Joakim Landahl (University of Stockholm), “Two utopias: the history of Swedish schoolchildren’s councils”

In this chapter, Landahl investigates the history of schoolchildren’s councils in Sweden in connection with the history of the movement for self-government in high schools. He identifies three basic phases of the movement. During the first phase (1928 – 1952), the predominant function of schoolchildren’s councils was disciplinary. The second phase (1952 – early 1980s) was connected with the revival of various forms of local activity on the part of students and the struggle for their rights at the national level. Finally, the third phase (mid – 1980s – the present day) constitutes a period of steady decline in the political influence and significance of schoolchildren’s councils. Using archival materials, Landahl examines the activity of the schoolchildren’s council at a specific high school during the first phase of the movement; for the second phase, he employs periodicals to elucidate the activity of a nationwide schoolchildren’s organization.

Evgenii Kazakov (University of Bremen), “The schoolchildren’s movement and school self-government in Western Germany”

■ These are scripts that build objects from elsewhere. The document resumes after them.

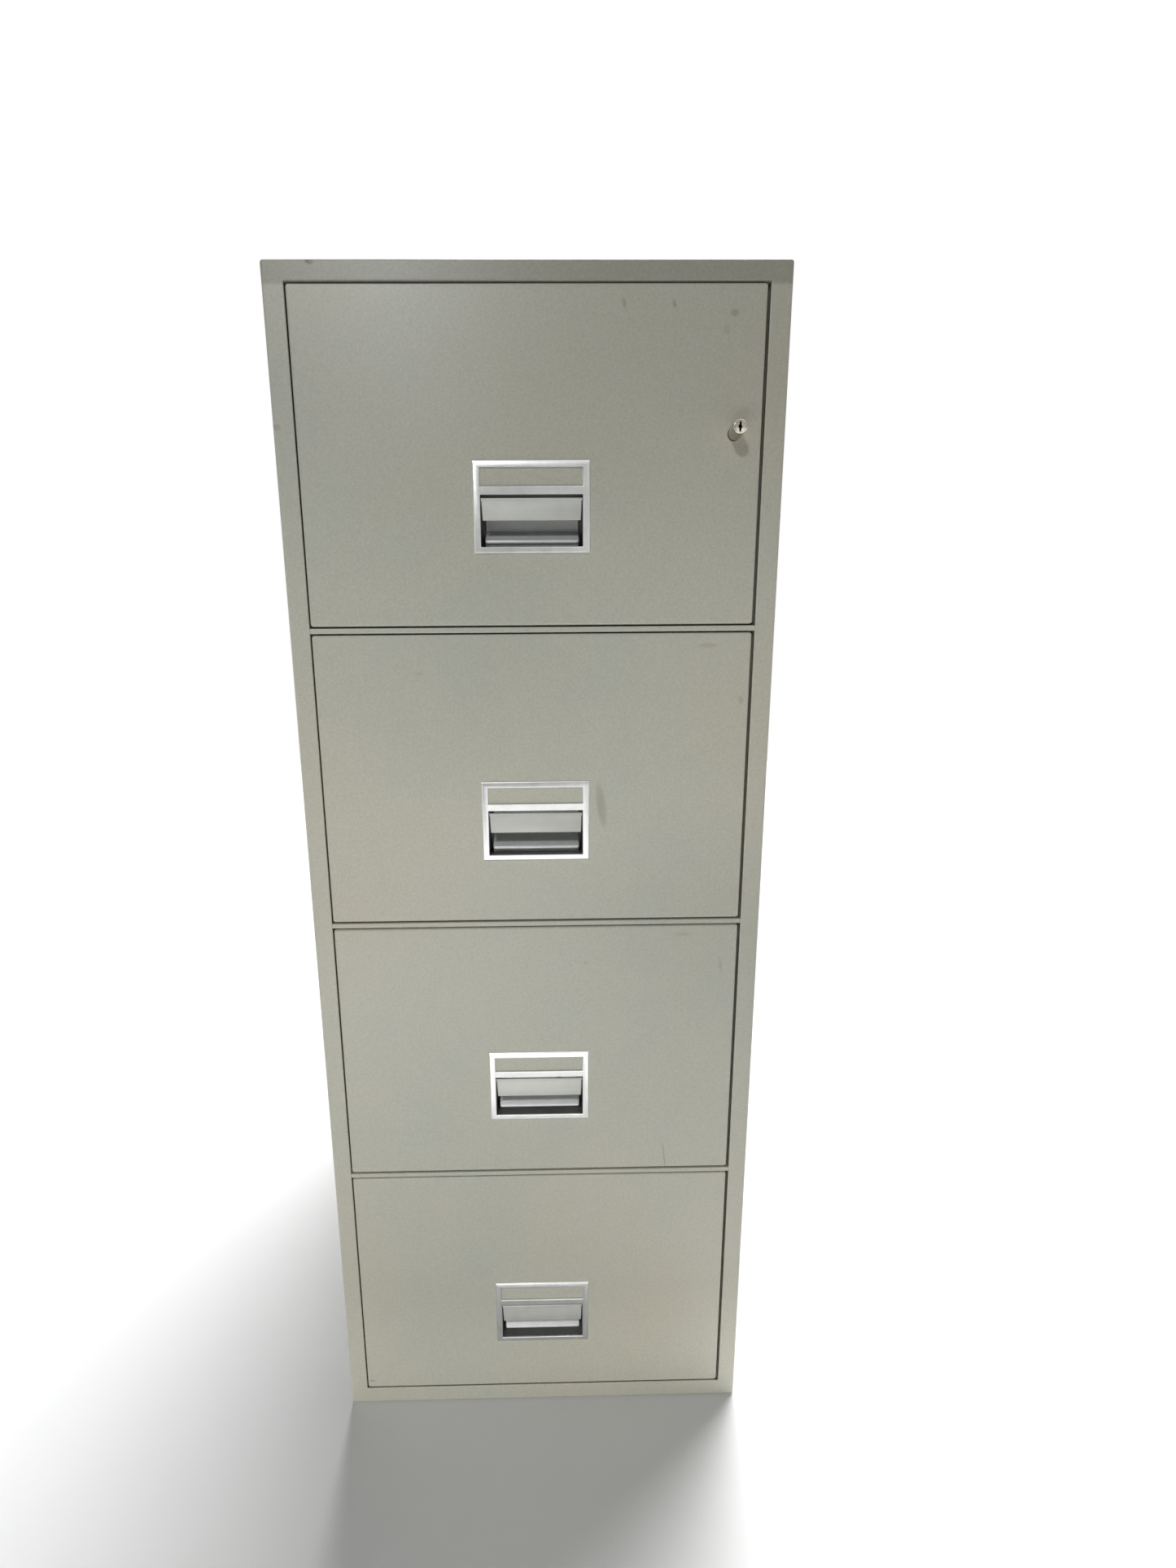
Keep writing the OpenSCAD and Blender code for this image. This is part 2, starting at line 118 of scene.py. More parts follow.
def ring(rect, radius, depth):
    """Rounded rectangle in the XZ plane at one depth behind the front face.

    rect is (x0, x1, z0, z1). Each corner is an arc over a quarter turn: its centre + radius * (cos a, sin a).
    """
    x0, x1, z0, z1 = rect
    angle = np.linspace(0, math.pi / 2, CORNER_STEPS)
    turns = np.array([0, 1, 2, 3])[:, None] * math.pi / 2 + angle[None, :]
    cx = np.array([x1 - radius, x0 + radius, x0 + radius, x1 - radius])[:, None]
    cz = np.array([z1 - radius, z1 - radius, z0 + radius, z0 + radius])[:, None]
    x = cx + radius * np.cos(turns)
    z = cz + radius * np.sin(turns)
    return np.stack([x.ravel(), np.full(x.size, front_y + depth), z.ravel()], axis=1)


def inset(rect, by):
    """The rectangle made smaller by the same distance on each side (larger when by is negative)."""
    x0, x1, z0, z1 = rect
    return (x0 + by, x1 - by, z0 + by, z1 - by)


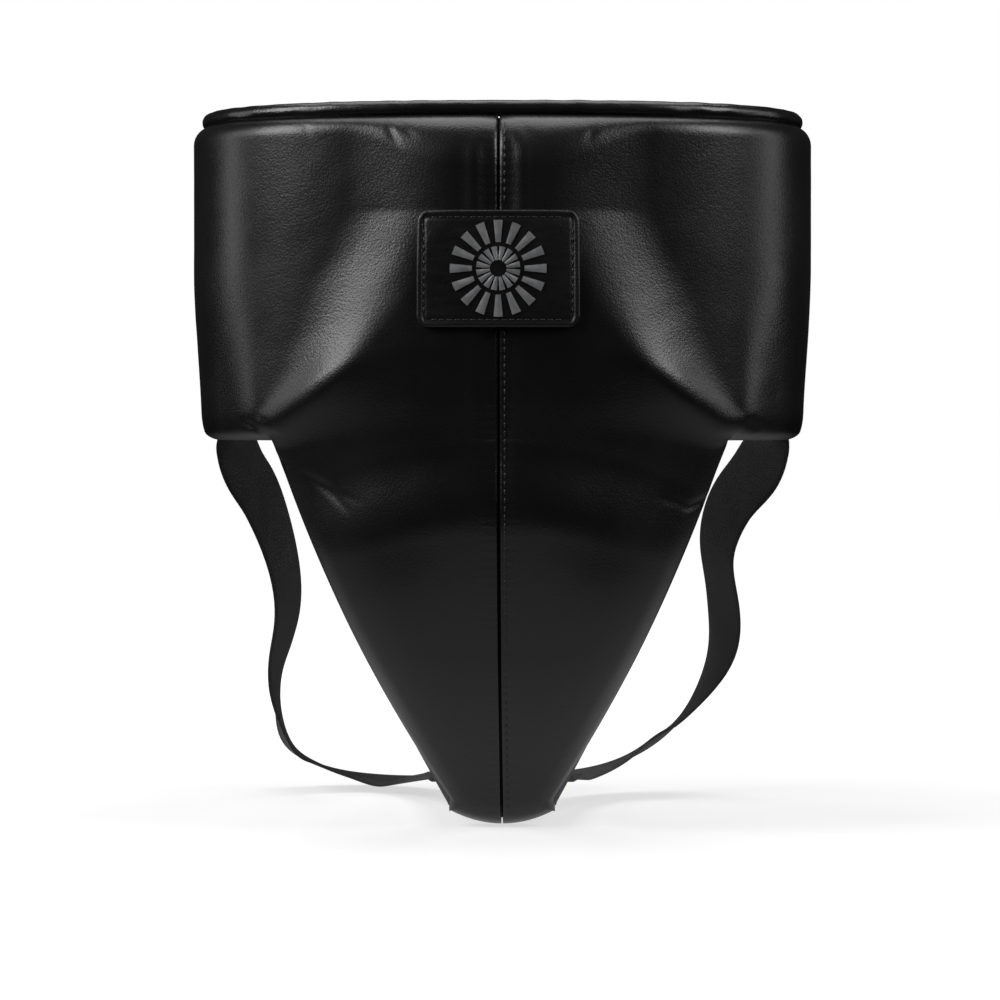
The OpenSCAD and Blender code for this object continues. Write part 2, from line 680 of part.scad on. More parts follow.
// Leather doubler on the left flap's rear end, where the belt is sewn in
module belt_root_tab() {
    steps = 3;
    color("#17181a")
    mirrored()
    layer(0, 2, 0, steps, function(r, c) true,
        function(r, c) let (a = mix(flap_end_a - 9, flap_end_a - .5, c / steps), h = mix(belt_high, belt_low, r / 2))
            wrap(a, h, full_t(along(a), h) + gap + skin_t),
        function(r, c) let (a = mix(flap_end_a - 9, flap_end_a - .5, c / steps), h = mix(belt_high, belt_low, r / 2))
            wrap(a, h, full_t(along(a), h) + gap));
}

// Loop tape sewn on the outside of the right flap's rear end
module loop_patch() {
    steps = 6;
    color("#101011")
    layer(0, 2, 0, steps, function(r, c) true,
        function(r, c) let (a = mix(flap_end_a - tab_a, flap_end_a - 3, c / steps), h = mix(belt_high, belt_low, r / 2))
            wrap(a, h, full_t(along(a), h) + gap + tape_t),
        function(r, c) let (a = mix(flap_end_a - tab_a, flap_end_a - 3, c / steps), h = mix(belt_high, belt_low, r / 2))
            wrap(a, h, full_t(along(a), h) + gap));
}

tab_start_a = belt_end_a + .3;

module hook_tab() {
    color("#17181a")
    band(tab_start_a, tab_end_a, belt_low, belt_high, function(a) tab_d, skin_t + 1, 8);
}

module hook_patch() {
    color("#0c0c0d")
    band(tab_start_a + 4, tab_end_a - 1, belt_low + 5, belt_high - 5, function(a) tab_d - tape_t - .05, tape_t, 6);
}

module tab_stitching() {
    color("#2c2d2f")
    for (h = [belt_low + 3, belt_high - 3], i = [0:9])
        band(tab_start_a + 2 + i * 2.2, tab_start_a + 3.5 + i * 2.2, h - thread_w / 2, h + thread_w / 2,
            function(a) tab_d + skin_t + 1.02, thread_t, 1);
}

left_outer_panel();
right_outer_panel();
seam_tape();
seam_stitching();
top_binding();
top_cord_core();
binding_stitching();
label_patch();
label_badge();
label_stitching();
belly_pad();
left_flap_pad();
right_flap_pad();
cup_pad();
hard_cup();
cup_rim_cushion();
front_lining();
left_flap_lining();
right_flap_lining();
strap_root_left();
strap_root_right();
root_bartacks();
leg_strap_left();
leg_strap_right();
strap_end_left();
strap_end_right();
tip_patch();
tip_stitching();
waist_elastic();
belt_root_tab();
loop_patch();
hook_tab();
hook_patch();
tab_stitching();
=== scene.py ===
import bmesh
import bpy
import numpy as np
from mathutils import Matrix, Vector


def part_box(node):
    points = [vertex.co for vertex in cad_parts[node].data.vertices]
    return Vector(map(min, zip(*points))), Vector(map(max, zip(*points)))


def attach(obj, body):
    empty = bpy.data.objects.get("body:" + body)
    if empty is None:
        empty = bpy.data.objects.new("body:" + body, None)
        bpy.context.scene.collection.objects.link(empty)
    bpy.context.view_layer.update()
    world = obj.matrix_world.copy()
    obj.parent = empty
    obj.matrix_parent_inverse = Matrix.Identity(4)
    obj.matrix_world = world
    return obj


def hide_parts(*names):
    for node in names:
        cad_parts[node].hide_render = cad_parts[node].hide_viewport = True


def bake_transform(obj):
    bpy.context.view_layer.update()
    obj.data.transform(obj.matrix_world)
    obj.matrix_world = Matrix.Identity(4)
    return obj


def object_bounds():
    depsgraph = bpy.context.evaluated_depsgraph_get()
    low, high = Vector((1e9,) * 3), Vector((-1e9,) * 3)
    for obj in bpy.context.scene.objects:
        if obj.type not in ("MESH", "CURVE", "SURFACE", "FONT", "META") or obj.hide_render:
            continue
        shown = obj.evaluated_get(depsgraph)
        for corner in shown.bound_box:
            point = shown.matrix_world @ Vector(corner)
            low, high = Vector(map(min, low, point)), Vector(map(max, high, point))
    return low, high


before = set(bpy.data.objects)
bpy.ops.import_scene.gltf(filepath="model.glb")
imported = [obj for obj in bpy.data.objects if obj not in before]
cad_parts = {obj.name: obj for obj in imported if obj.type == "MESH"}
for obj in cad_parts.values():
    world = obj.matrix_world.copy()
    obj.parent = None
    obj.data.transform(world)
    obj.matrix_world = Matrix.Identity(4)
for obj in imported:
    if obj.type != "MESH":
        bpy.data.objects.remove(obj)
cad_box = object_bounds()

# ---------------------------------------------------------------------------
# View, floor and studio light.
# The camera stands 1.8 m in front of the waist, a little below it. Two soft boxes stand left and right
# of it, two narrow ones shine along the sides and a wide one hangs overhead. The floor fades into white;
# its glow is dimmed near the piece, a painted shade round it, and to all but camera rays it is only a glow
# near the piece, painted bounce light.
# ---------------------------------------------------------------------------
CAMERA_REACH = 1.8
CAMERA_HEIGHT = -0.069
CAMERA_TURN = np.radians(1.0)

camera_data = bpy.data.cameras.new("camera")
camera_data.lens = 127.55
camera_data.sensor_width = 36.0
camera_data.shift_x = -0.0025
camera_data.shift_y = -0.08
camera = bpy.data.objects.new("camera", camera_data)
camera.location = (CAMERA_REACH * np.sin(CAMERA_TURN), -CAMERA_REACH * np.cos(CAMERA_TURN), CAMERA_HEIGHT)
camera.rotation_euler = (np.radians(90.0), 0.0, CAMERA_TURN)
bpy.context.scene.collection.objects.link(camera)
bpy.context.scene.camera = camera
bpy.context.scene.view_settings.view_transform = "Standard"


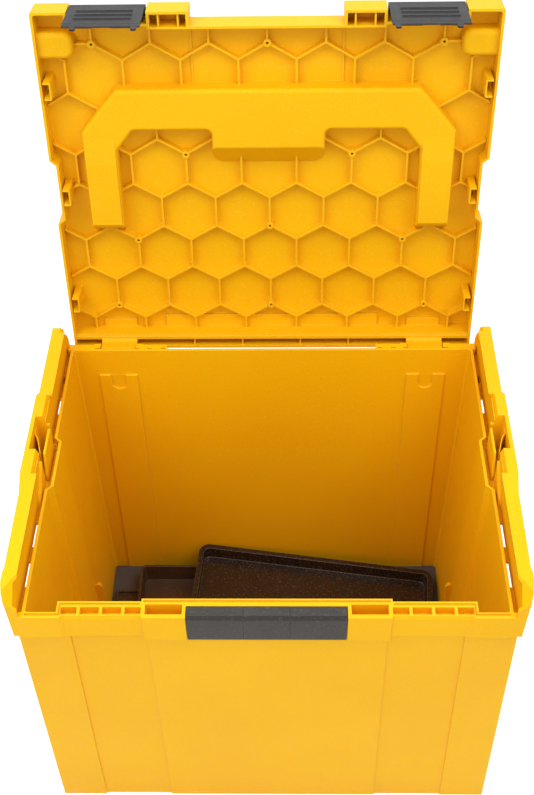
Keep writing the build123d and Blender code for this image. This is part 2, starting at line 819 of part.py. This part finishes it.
def lid_top_cuts():
    """Hollows in the upper side of the lid: corner seats and a sunk middle."""
    cuts = []
    cuts += both_sides(block(corner_bulge_inside + 4, lid_half - 5, corner_bulge_front + 3.5,
                             corner_bulge_rear - 3.5, corner_bulge + 3.5, lid_top + 1))
    middle = recess_inner_half - 15
    cuts.append(block(-middle, middle, finger_base_end + 10, lid_beam_front - 38, lid_top - 0.9, lid_top + 1))
    return cuts


def lid_arms():
    """The two hinge arms of the lid, each with its knuckle."""
    side = [
        (hinge_y + hinge_barrel, hinge_z), (hinge_y + hinge_barrel, lid_top - 5),
        (hinge_y + hinge_barrel - 5, lid_top), (lid_beam_rear - 2, lid_top),
        (lid_beam_rear - 2, lid_base + 1.5), (tub_rear_rim + wall + 0.4, rim_height + 0.6),
        (hinge_y - hinge_barrel, hinge_z + 5),
        (hinge_y - hinge_barrel, hinge_z),
    ]
    arm = prism_x(side, hinge_knuckle_start, hinge_knuckle_end)
    knuckle = rod_x(hinge_knuckle_start, hinge_knuckle_end, hinge_y, hinge_z, hinge_barrel)
    pocket = block(hinge_knuckle_start + 3, hinge_knuckle_end - 3, lid_rear - 3,
                   hinge_y + hinge_barrel + 1, lid_base + 4, lid_top - 6)
    return both_sides(arm + knuckle - pocket)


def make_lid():
    """The lid, modelled closed."""
    plate = prism_z(lid_plan(0), lid_base, lid_top)
    space = prism_z(lid_plan(lid_wall), lid_base - 1, lid_under)
    boxes = []
    step = lid_mid_half + lid_wall
    boxes += both_sides(block(step, latch_inner_edge - latch_side_gap - lid_wall,
                              lid_front + lid_wall, lid_mid_front + 0.7,
                              lid_base - 1, lid_under))
    shell = cut(plate, [space] + boxes)
    inside = prism_z(lid_plan(1.0), lid_base - 10, lid_top)
    low = lid_under - recess_depth
    bulge = handle_recess(0, low - 1.5, lid_under + 0.5)
    deep = low - 1.5 - arm_step
    step = [
        (recess_bend + 4, low - 1), (recess_bend + 4, low - 1.4), (recess_bend + 31, deep),
        (recess_face_end - 2.5, deep), (recess_face_end - 0.5, low - 1),
    ]
    deeper = both_sides(prism_x(step, recess_inner_half + 1.5, recess_outer_half - 1.5))
    web = honeycomb(lid_under - rib_height, lid_under + 0.5) & inside
    bosses = []
    for x, y in boss_places():
        height = rib_height + 1.6
        bosses.append(Pos(x, y, lid_under - height / 2 + 0.4) * Cylinder(boss_radius, height))
    edge = lid_mid_half + 0.5
    lines = both_sides(block(edge - 0.8, edge + 0.8, lid_mid_front + 1.5, recess_front + 1,
                             lid_under - 1.6, lid_under + 0.5))
    shell = fuse(shell, [web] + bosses + lines + lid_rear_beam() + lid_bulges())
    shell = fuse(shell, [bulge] + deeper + lid_catches() + lid_arms())
    cuts = [handle_recess(lid_wall, low + 1, lid_top + 0.01)]
    cuts += lid_top_cuts()
    for x, y in boss_places():
        hole = Pos(x, y, lid_under - rib_height / 2 - 2.2) * Cylinder(boss_hole, rib_height + 0.4)
        cuts.append(hole)
    for side in (-1, 1):
        cuts.append(rod_x(side * (hinge_knuckle_start - 1), side * (hinge_knuckle_end + 1),
                          hinge_y, hinge_z, hinge_pin_radius + pin_gap))
        cuts.append(rod_x(side * (latch_inner_edge - 5.2), side * (latch_outer_edge + 5),
                          latch_pin_y, latch_pin_z, latch_pin_radius))
        cuts.append(rod_x(side * (recess_inner_half + 1), side * (recess_outer_half - 1),
                          handle_pivot_y, handle_pivot_z, handle_pin_radius))
    shell = cut(shell, cuts)
    return shell


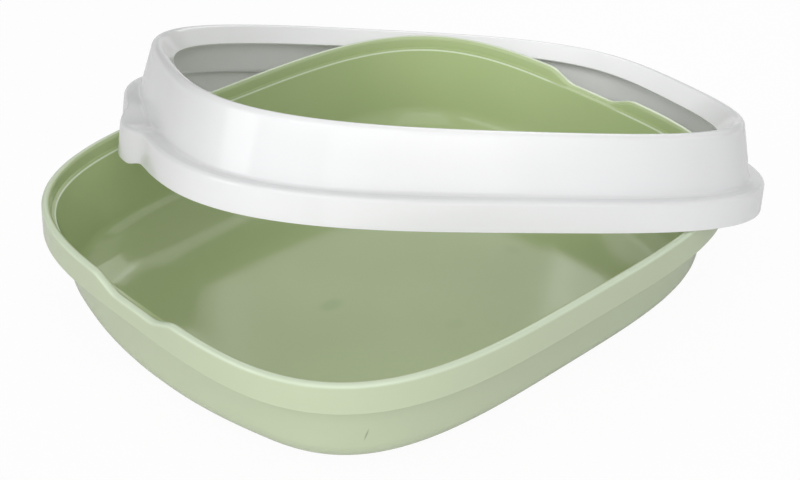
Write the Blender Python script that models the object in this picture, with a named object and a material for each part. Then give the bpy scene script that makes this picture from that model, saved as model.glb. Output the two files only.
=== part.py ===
"""Cat litter box: an open pan, and the guard rim that fits over its lip.

The rim is lifted off and leans on the pan, as when the box is being emptied:
its skirt lies across the pan's lip in two places and its far edge stands on
the floor behind. Metres, +Z up, X along the pan, origin at the middle of the
pan's flat base.
"""
import math

import bmesh
import bpy
import numpy as np
from mathutils import Matrix, Vector

# Plan of the pan's lip, a rounded oblong that both pieces follow
PAN_LENGTH = 0.480
PAN_WIDTH = 0.4225
PLAN_POWER = 3.47

# Pan: wall, lip, the ledge just inside the lip, and the round at the foot of the wall
PAN_HEIGHT = 0.0965
PAN_WALL = 0.0022
LIP_WIDTH = 0.0064
LIP_ROUND = 0.0016
LIP_SKIRT_DEPTH = 0.0223
LIP_SKIRT_FLARE = 0.0012
LEDGE_DEPTH = 0.0102
LEDGE_WIDTH = 0.0034
LEDGE_FALL = 0.0006
WALL_DRAFT = 0.0084
FOOT_ROUND_WIDTH = 0.074
FOOT_ROUND_HEIGHT = 0.0366

# Short ends: the pan's wall bows outwards below its ledge, and the rim's skirt reaches lower
END_HALF_LENGTH = 0.115
WALL_END_BOW = 0.0078
SKIRT_END_SAG = 0.0030

# Hand dip in the lip at the middle of each short end
DIP_DEPTH = 0.0084
DIP_HALF_LENGTH = 0.048
DIP_HALF_FLAT = 0.019

# Rim: skirt over the pan's lip, shelf, wall, rolled top and the flange inside it
RIM_WALL = 0.0022
RIM_CLEARANCE = 0.0012
RIM_SKIRT_DEPTH = 0.0225
RIM_SKIRT_DRAFT = 0.0006
SHELF_WIDTH = 0.0127
SHELF_ROUND = 0.0036
FOOT_FILLET = 0.0032
RIM_HEIGHT = 0.0437
RIM_WALL_DRAFT = 0.0059
TOP_ROUND = 0.0042
TOP_CORNER_INSET = 0.0038
FLANGE_LENGTH = 0.0172
FLANGE_SLOPE = math.radians(46.0)

# Round lobe of the rim's skirt over each dip, as a grip for the hand
LOBE_FLARE = 0.0100

# Leaning rim: where its middle lies, its turn, and the gap kept where it touches
RIM_SHIFT_X = 0.0862
RIM_SHIFT_Y = 0.0386
RIM_TURN = math.radians(-28.0)
TOUCH_GAP = 0.0004

# Fineness of the meshes
QUARTER_STEPS = 22
QUARTER_SAMPLES = 720
DIP_STEP_SHARE = 0.9
FOOT_STEPS = 6
FACET_SAMPLES = 24
SOLVER_STEPS = 24
LARGEST_TILT_STEP = 0.08
NUDGE_ANGLE = 1e-5
SMOOTH_ANGLE = math.radians(32.0)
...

The historiography of the West German youth protest movement of the 1960s has traditionally focused on the activities of university student groups. But schoolchildren also played an important role in these events. This chapter is about the political work of West German schoolchildren in relation to educational policy questions, in particular, the question of the creation of self-governing bodies in schools. The sources are archival materials of various student groups and political self-government bodies, contemporary media reports and interviews with former activists who participated in the movement between 1950 and the 2000s. There have been some very widely publicized studies of the history of the student movement in the 1960s – 70s; the later decades remain largely unexplored.